Really you wanted to ask the cute girl who does literature for her phone number. But there’s the heinous rule where it’s the men with the men, the women with the women. Besides, you really didn’t know what to say to cute girls anymore. Used to be that you’d meet them in a bar, get hammered, take them home and bang their brains out and then move in with them the next day. But apparently that’s out. That was the old you, the drunk you, the dope fiend you. The you that used people and had no conscience. That guy didn’t really have friends, he had drinking and drugging buddies. His relationships were a mess, his life was in ruins.

That’s why you have to make these recovery phone calls. You have to start forming relationships that are built on trust and empathy. You have to learn to care about those around you and be of service. Although you really have no idea what “being of service” means. That grumpy old guy just told you it meant to put away the chairs, but that can’t be all it means since the cute literature girl said her commitment was almost up, and that maybe you (being a newcomer) would like to “be of service” and take it. That’s who you should’ve asked for their number, but all you could do was picture her naked in bed and she got pissed and told you to stop staring at her.

Here’s the real deal. Forget the literature girl. She’s a psycho and will marry that biker dude in the back of the room. Less than a year from now she’ll be knocked up and they’ll be living with his mother in her double-wide trailer. Sometime before biker junior pops out and biker senior runs off to be a deadbeat dad, cute literature girl will be hating life and contemplating relapse. But those phone calls? They are really what is going to save your life.

You’re going to go through some really hard times in sobriety and you are going to want to pick up a drink or do some drugs. When your entire life seems to be hitting the skids and your future looks dark, you’ll find the strength to lift up that thousand pound phone and call a fellow addict or alcoholic. They’ll talk you down, tell you to go to a meeting, call your sponsor or to help a newcomer.

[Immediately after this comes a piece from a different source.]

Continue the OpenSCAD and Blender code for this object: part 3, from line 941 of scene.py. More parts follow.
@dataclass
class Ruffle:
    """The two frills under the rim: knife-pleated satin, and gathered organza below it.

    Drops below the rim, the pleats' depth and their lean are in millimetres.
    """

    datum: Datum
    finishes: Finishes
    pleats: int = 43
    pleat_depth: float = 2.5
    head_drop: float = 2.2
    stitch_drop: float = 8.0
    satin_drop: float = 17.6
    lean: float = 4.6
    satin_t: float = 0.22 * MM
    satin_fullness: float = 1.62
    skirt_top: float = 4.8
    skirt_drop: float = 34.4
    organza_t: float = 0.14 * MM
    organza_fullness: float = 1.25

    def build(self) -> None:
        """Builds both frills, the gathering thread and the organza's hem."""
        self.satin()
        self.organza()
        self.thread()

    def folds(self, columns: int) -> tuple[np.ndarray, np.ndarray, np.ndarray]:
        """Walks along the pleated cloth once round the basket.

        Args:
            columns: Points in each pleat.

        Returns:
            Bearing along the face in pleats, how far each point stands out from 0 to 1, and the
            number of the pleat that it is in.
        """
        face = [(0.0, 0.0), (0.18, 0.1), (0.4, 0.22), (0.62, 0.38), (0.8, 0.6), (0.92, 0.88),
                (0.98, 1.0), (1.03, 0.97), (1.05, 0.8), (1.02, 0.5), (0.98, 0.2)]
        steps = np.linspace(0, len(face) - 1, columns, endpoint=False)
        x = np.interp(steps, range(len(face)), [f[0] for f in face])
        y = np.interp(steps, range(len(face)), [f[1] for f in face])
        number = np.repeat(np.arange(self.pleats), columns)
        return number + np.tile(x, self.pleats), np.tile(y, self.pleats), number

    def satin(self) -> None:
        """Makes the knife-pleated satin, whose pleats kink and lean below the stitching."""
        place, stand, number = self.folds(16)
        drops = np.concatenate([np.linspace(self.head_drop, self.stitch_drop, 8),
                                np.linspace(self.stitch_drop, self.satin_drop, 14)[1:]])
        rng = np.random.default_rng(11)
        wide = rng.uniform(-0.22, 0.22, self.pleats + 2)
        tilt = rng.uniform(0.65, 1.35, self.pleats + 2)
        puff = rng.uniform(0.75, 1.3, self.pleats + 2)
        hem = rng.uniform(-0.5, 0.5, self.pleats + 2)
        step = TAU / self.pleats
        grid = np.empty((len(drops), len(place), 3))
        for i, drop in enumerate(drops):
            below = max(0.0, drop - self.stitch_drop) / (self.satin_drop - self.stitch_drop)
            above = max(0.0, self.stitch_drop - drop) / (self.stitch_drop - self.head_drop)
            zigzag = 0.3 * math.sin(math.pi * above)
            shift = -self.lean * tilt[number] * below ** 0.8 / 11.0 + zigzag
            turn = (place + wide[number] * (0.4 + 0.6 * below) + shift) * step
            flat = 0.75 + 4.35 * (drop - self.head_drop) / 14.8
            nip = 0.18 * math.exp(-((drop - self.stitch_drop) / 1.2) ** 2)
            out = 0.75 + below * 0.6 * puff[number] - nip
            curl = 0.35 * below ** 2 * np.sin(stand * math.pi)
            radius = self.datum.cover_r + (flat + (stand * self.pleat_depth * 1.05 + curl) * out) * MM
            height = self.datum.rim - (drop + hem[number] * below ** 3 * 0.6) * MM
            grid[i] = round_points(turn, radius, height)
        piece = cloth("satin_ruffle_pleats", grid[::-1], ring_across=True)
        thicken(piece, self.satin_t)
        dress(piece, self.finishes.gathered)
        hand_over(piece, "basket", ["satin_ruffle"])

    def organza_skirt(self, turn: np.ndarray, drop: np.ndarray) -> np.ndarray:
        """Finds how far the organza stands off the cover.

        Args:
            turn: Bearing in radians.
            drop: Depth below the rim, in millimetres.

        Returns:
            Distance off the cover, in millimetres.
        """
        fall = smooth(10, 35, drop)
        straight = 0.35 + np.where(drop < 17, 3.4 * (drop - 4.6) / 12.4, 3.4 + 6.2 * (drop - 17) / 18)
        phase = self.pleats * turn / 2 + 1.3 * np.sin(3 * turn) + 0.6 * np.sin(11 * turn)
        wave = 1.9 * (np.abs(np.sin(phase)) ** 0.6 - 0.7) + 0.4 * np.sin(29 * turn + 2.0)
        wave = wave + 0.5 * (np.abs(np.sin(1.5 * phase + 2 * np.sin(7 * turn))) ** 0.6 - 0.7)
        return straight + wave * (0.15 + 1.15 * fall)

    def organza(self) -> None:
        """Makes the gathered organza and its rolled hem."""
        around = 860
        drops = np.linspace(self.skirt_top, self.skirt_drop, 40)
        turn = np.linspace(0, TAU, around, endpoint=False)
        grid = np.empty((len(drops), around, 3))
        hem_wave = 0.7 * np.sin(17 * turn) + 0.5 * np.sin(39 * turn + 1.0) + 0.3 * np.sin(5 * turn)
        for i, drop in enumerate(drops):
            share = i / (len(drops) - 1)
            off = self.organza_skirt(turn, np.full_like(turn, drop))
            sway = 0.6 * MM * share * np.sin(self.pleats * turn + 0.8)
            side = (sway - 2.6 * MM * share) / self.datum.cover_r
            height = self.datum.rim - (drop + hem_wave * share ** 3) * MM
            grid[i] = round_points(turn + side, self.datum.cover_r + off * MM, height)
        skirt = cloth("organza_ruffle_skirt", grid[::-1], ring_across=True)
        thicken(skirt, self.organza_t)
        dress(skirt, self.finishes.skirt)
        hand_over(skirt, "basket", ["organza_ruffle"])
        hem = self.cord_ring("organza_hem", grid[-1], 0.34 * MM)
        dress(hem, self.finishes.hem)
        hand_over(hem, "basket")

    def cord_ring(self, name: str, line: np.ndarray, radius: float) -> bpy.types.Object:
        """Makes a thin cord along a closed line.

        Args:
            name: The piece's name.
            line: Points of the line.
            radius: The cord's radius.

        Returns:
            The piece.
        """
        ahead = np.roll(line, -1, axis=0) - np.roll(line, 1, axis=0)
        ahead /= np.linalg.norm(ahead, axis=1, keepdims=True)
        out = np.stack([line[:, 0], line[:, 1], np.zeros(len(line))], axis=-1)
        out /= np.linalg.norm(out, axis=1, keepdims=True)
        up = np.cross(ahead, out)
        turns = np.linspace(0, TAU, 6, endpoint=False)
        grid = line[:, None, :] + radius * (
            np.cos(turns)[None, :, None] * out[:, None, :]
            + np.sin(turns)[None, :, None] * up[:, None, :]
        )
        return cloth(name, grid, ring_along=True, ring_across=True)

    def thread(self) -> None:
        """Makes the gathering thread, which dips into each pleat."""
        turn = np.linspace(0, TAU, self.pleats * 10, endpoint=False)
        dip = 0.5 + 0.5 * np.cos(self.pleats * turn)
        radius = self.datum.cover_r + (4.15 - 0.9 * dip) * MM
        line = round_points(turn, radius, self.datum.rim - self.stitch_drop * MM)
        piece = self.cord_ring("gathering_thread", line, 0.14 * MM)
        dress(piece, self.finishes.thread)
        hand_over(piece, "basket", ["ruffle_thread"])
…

Those phone calls suck worse then the newcomer cold calls. They’re like calling up your dentist and telling him your tooth hurts again for the twentieth time. And he’ll ask, “are you flossing? Do you brush on a regular basis? When is the last time you had a cleaning?” And when you tell him “no, no, and you don’t know” he’ll give you an earful, yelling “do you want to lose your teeth?” It’s the same thing with recovery calls. Your friends from the fellowship will say, “have you been going to meetings? Have you worked a tenth step around it? Did you call your sponsor?” While the truth hurts, it’s better than relapsing into a world of incomprehensible demoralization. Or waking up pregnant and alone in your mother-in-law’s double-wide trailer.

I know that none of you newcomers stopped reading when I told you. In fact, I know my warning just made you want to read this even more. There is nothing worse then the word “no” to an alcoholic or addict. But what I’m trying to convey here is that no one is comfortable making those phone calls—yet we all have to. It is what we learn to do in recovery. By picking up that phone, we save are own lives.

So if you’re new and stressing about making those calls. Go ahead and just do it. Don’t worry about being cool. Just be nerdy, wait out the awkward silences, engage in that horrible small talk, hell, even mention the weather—it’s all good. Do it because once you’ve gotten over the fear of those little phone calls, the big ones that really matter will be easier. When you find yourself in that depressingly horrific place that we all eventually find ourselves in, you’ll know what to do. Make the recovery phone call a regular part of your program, just like you do with meetings and step work.

Oh, and one more thing. Remember when you asked me for my number and I said, “no problem, call me anytime”? I didn’t mean for that to sound like you could call me at 2 am. So “anytime” doesn’t really mean anytime. It means after 10 am and I’ve had my coffee, and before midnight when I’m still semi-coherent. Thanks.